Killing the messenger in a war against words
I’m not sure why people want to become a journalist because it has nothing to do with the truth, being creative or becoming wealthy.
More often than not people think they can do a better job than you, believe they know the ‘real’ facts or just brush you off as a lazy journalist. This invariably means they don’t like the reporter being impartial or asking an awkward question.
I try to avoid saying I’m a journalist in polite company, but when I do let it slip the retort is usually: “So you make stuff up then?” You got me.
Journalists are no longer seen as upholders of the fourth estate, keeping the politicians, industrial cheats and bad employers in check. Gradually, news hacks are seen as part of the problem that is poisoning society with fake news.
Social media rules the world which means news becomes instant, ready to cook and serve up in many different ways. Donald Trump strides Twitter with his wisdom like a modern-day Spanish Inquisition denouncing his critics as purveyors of fake news.
As the world of Trump is absolutely perfect, anyone who questions the narrative is automatically labelled as a fake news renegade. So, news media that believe the sayings of Trump are more outlandish than his combover will be attacked with both barrels from Washington’s nasty brigade.
Dealing with words has always been risky, now it has become ever more dangerous because the first person that gets shot by the establishment is the messenger.
Societies are becoming less pluralistic and more authoritarian as tolerance for dissent is marginalised, this is only compounded by a trend for extremism in thought among the crusaders for their particular brand of populism, religion or politics.
Everyone in the public sphere has an agenda and reporters are usually caught in the middle – and if a politician or a celebrity is caught doing or saying the wrong thing, the blame will fall squarely on the media.
Cyprus is not exactly a bastion of anti-establishment scribes who go around digging up dirt on our public figures, even though there are not enough closets to hide the skeletons.
This is not a place where the paparazzi hang around street corners or outside nightclubs to catch celebrities falling over drunk or married MPs having an illicit affair with their secretary.
Cyprus is also an island where secrets are well kept because the bad guys can sleep safely at night in the knowledge that highly trained investigative journalists are not going to be sniffing around following the paper trail.
There is also no real culture of whistleblowing on the people corrupting our society, nobody wants to upset the order of things.
For politicians to get into serious trouble they either have to blow something up or get caught with their fingers in the till – it won’t be because an undercover journalist has dug a hole for them.
Cypriot journalists are not in the habit of ruffling feathers or making waves unless it’s to lambast some foreign diplomat doing backroom deals on the Cyprus problem.

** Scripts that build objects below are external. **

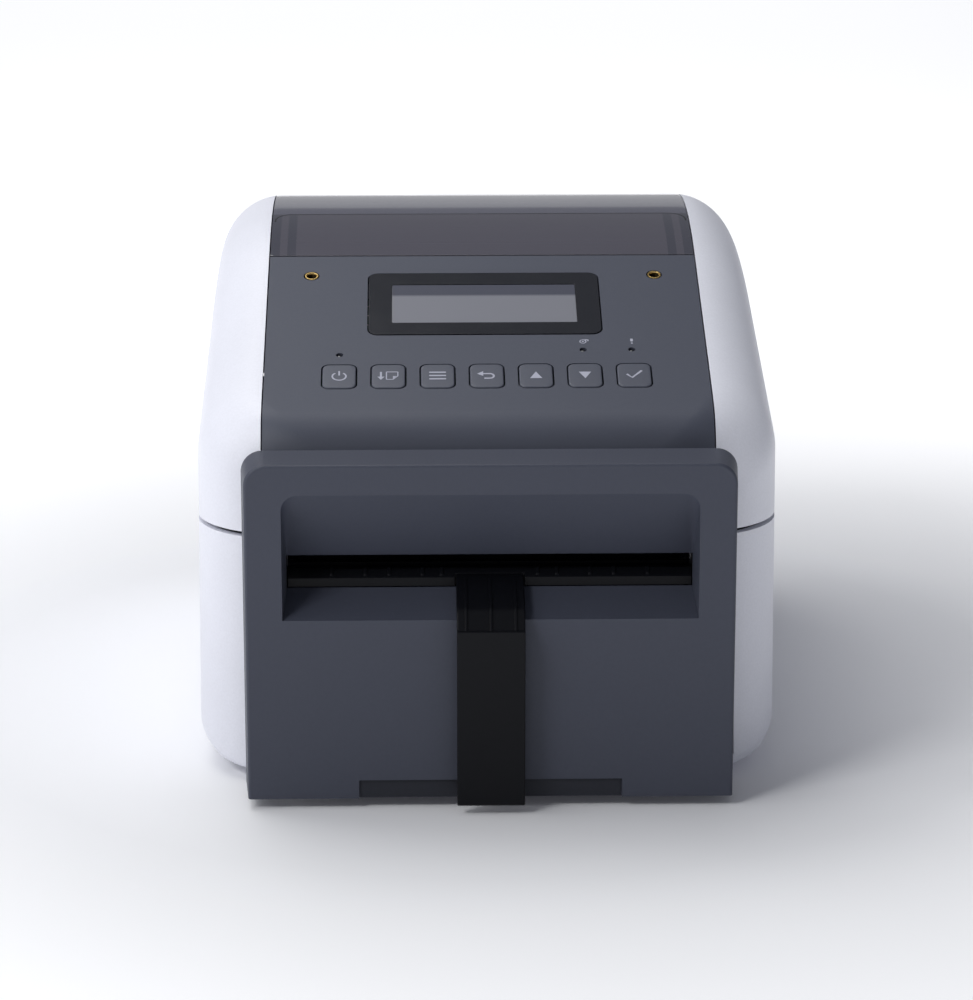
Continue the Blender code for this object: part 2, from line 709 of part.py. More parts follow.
def side_frame_outline():
    """The outline of a sheet steel side frame."""
    return rounded(
        (FRONT + 4.0, 72.0, 3.0), (FRONT + 4.0, 48.0, 3.0), (FRONT + 22.0, 9.0, 3.0),
        (FRONT + 66.0, 9.0, 3.0), (FRONT + 66.5, 72.0, 3.0))


def make_side_frame(side, name):
    """One side frame; the left one carries the idler's stud."""
    faces = sorted((side * FRAME_X, side * (FRAME_X + SHEET)))
    holes = [disc(PLATEN, SHAFT_RADIUS + RUNNING_GAP), disc(LATCH, LATCH_RADIUS + RUNNING_GAP)]
    if side < 0:
        holes.append(disc(STEPPER, 4.0))
    frame = prism(ALONG_X, *faces, side_frame_outline(), *holes)
    if side < 0:
        join(frame, rod(ALONG_X, idler_place(), 2.2, faces[0] - GEAR_WIDTH - 2.0, faces[1]))
    return piece(name, frame, STEEL)


def make_frame_crossbar():
    """The folded bar that ties the side frames together under the platen."""
    reach = FRAME_X - GAP
    y = FRONT + PLATEN_SETBACK + PLATEN_RADIUS + 3.0
    bar = prism(ALONG_X, -reach, reach, [
        (y, 48.0), (y, 60.0), (y + SHEET, 60.0), (y + SHEET, 48.0 + SHEET),
        (y + 12.0, 48.0 + SHEET), (y + 12.0, 48.0)])
    piece("frame_crossbar", bar, STEEL)


def gear_faces():
    """The x span of the drive gears, outside the left side frame."""
    outer = -FRAME_X - SHEET - 1.0
    return outer - GEAR_WIDTH, outer


def make_drive():
    """Platen roller, its shaft and gear, the idler, and the motor with its pinion."""
    gears = gear_faces()
    platen_pivot = (0.0, *PLATEN)
    half = PLATEN_LENGTH / 2
    shaft = rod(ALONG_X, PLATEN, SHAFT_RADIUS, gears[0] - 0.5, FRAME_X + SHEET + 2.0)
    piece("platen_shaft", shaft, STEEL, platen_pivot)
    sleeve = prism(
        ALONG_X, -half, half, disc(PLATEN, PLATEN_RADIUS, 32), disc(PLATEN, SHAFT_RADIUS + GAP))
    piece("platen_roller", sleeve, ROLLER, platen_pivot)
    way = math.atan2(idler_place()[1] - PLATEN[1], idler_place()[0] - PLATEN[0])
    gear = prism(ALONG_X, *gears, gear_outline(PLATEN, PLATEN_TEETH, way), disc(PLATEN, SHAFT_RADIUS + GAP))
    piece("platen_gear", gear, GEAR_WHITE, platen_pivot)
    idler = idler_place()
    idler_phase = meshed_phase(PLATEN, PLATEN_TEETH, way, idler, IDLER_TEETH)
    gear = prism(
        ALONG_X, *gears, gear_outline(idler, IDLER_TEETH, idler_phase), disc(idler, 2.2 + RUNNING_GAP))
    piece("idler_gear", gear, GEAR_WHITE, (0.0, *idler))
    pinion_phase = meshed_phase(idler, IDLER_TEETH, idler_phase, STEPPER, PINION_TEETH)
    pinion = prism(ALONG_X, *gears, gear_outline(STEPPER, PINION_TEETH, pinion_phase))
    join(pinion, rod(ALONG_X, STEPPER, 2.0, gears[0] + 1.0, -FRAME_X + 6.0, 16))
    piece("motor_pinion", pinion, BRASS, (0.0, *STEPPER))
    reach = STEPPER_SIZE / 2
    y, z = STEPPER
    outline = slab((y - reach, y + reach), (z - reach, z + reach), 4.0)
    start = -FRAME_X + GAP
    motor = prism(ALONG_X, start, start + STEPPER_LENGTH, outline)
    cut(motor, rod(ALONG_X, STEPPER, 2.0 + RUNNING_GAP, start - 1.0, start + 7.0, 16))
    piece("stepper_motor", motor, STEEL)


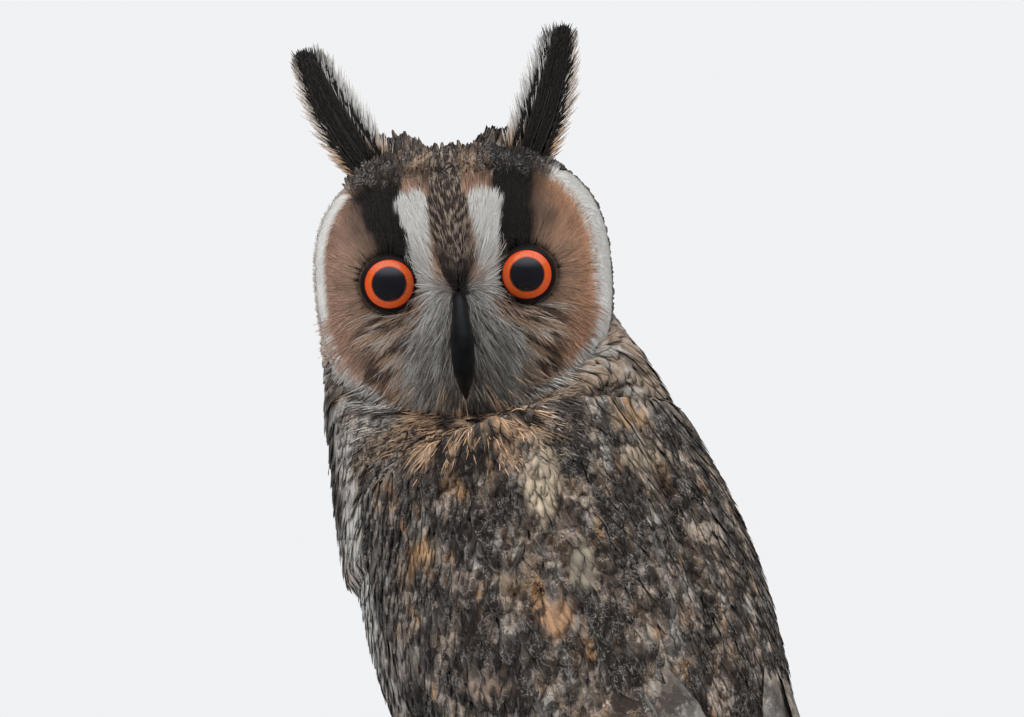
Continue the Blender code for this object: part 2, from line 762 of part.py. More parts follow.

The real breaking stories happen in the coffeeshops and bars where gossip and speculation thrive on the notion that facts don’t need to be verified.
But there are journalists out there fighting the good fight and they are getting killed for it.
Jamal Khashoggi, a prominent Saudi journalist and government critic walked into the Saudi consulate in Istanbul to get paperwork for a marriage. No one has seen him since. Turkish officials say that he was killed by a team of Saudi assassins, who dismembered his body.
The Saudis are adamant Khashoggi left the building of his own accord. Turkish officials say they have audio and video evidence that shows Khashoggi was tortured and killed inside the consulate.
Ironically, Turkey, a country that locks up hundreds of journalists on a whim, is outing the Saudis as the henchmen of free speech and democratic debate.
Another shocking case is that of Bulgarian journalist Viktoria Marinova who was raped and murdered recently.
TV presenter Marinova is the third journalist to be murdered in Europe in the past 12 months.
Her final show included interviews with two investigative journalists from Bulgaria and Romania who had been working on allegations of corruption and misuse of EU aid.
Bulgaria has the lowest score for media freedom in the EU.
So far this year, at least 43 journalists have been killed around the world as a result of their work, according to the Committee to Protect Journalists. That number is outpacing last year and does not include 17 other deaths in which the motive is unclear.
Journalists are no longer seen as neutral, like the Red Cross, but as soft targets in a war against words.